Je ne veux pas nous écrire. ça ne m’intéresse pas, nous, ça veut dire quoi ce nous puisque plus rien ne l’accroche, il s’évapore comme une casserole d’eau bouillante, avec la chaleur qui reste et l’odeur, rien d’autre. La suite n’aura aucun rapport, une fiction à la con c’est plus solide. Je vais, sans toi, saisir ses personnages. Les contours, les traits, les voix. Essayer. Zak et Flora sont peut-être les yeux à trouver. Ce commencement pour que le reste ruisselle. Sans toi, sans nous? Même si je mélange tout, que les pronoms se confondent et partent en vrille, je-elle-tu-il-nous. Même si c’est le foutoir et que j’emberlificote. “

Les livres sont des tiroirs que l’on peut ouvrir, dont on peut consulter le contenu et décider si une action de modification doit être effectuée ou si cette relique  nous est devenue trop étrangère pour qu’on ose s’y aventurer de près.

S’ “il faut que l’enfance tombe”, ce n’est pas pour l’absoudre de ses erreurs et de ses tâtonnements mais plutôt pour lui permettre d’exister indépendamment de celui ou celle que l’on est devenu depuis. Tout coule encore en nous, ces chansons-récits dont on connaît tous les silences comme tous les refrains, ces répliques de Titanic qu’on ânonne aussi bien en français qu’en version originale, ces odeurs maritimes que l’on croit retrouver quand bien même on ne serait jamais allé une seule fois à la mer enfant. Sans doute qu’écrire des récits, qu’inventer des fictions nous permet aussi – et c’est une possibilité joyeuse –  de se créer d’autres archives et d’en prendre soin en communauté.
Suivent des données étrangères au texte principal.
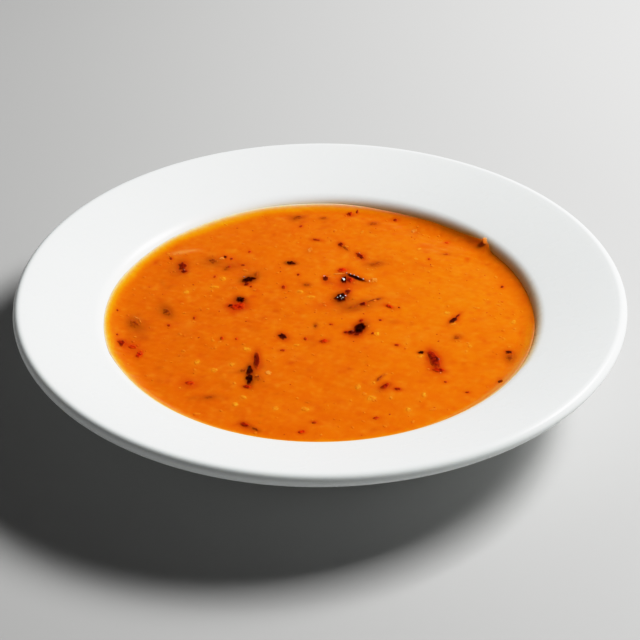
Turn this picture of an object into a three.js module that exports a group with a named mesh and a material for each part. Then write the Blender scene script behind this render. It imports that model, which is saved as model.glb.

Les livres sont des tiroirs que l’on peut ouvrir, dont on peut consulter le contenu et décider si une action de modification doit être effectuée ou si cette relique  nous est devenue trop étrangère pour qu’on ose s’y aventurer de près. Il arrive malgré tout qu’on y ajoute (parfois) un tout petit objet, très discret, qui garnira l’ensemble et, un jour  (peut-être)  gagnera la mer, lui aussi, si elle l’attend au fond d’une bouteille :

” Je ne jetterai rien de nous, je mettrai tout dans le même tiroir, circonscrit là avec la Manche, les ciels gigantesques, les tempêtes qui mordent les digues et chavirent les barques.”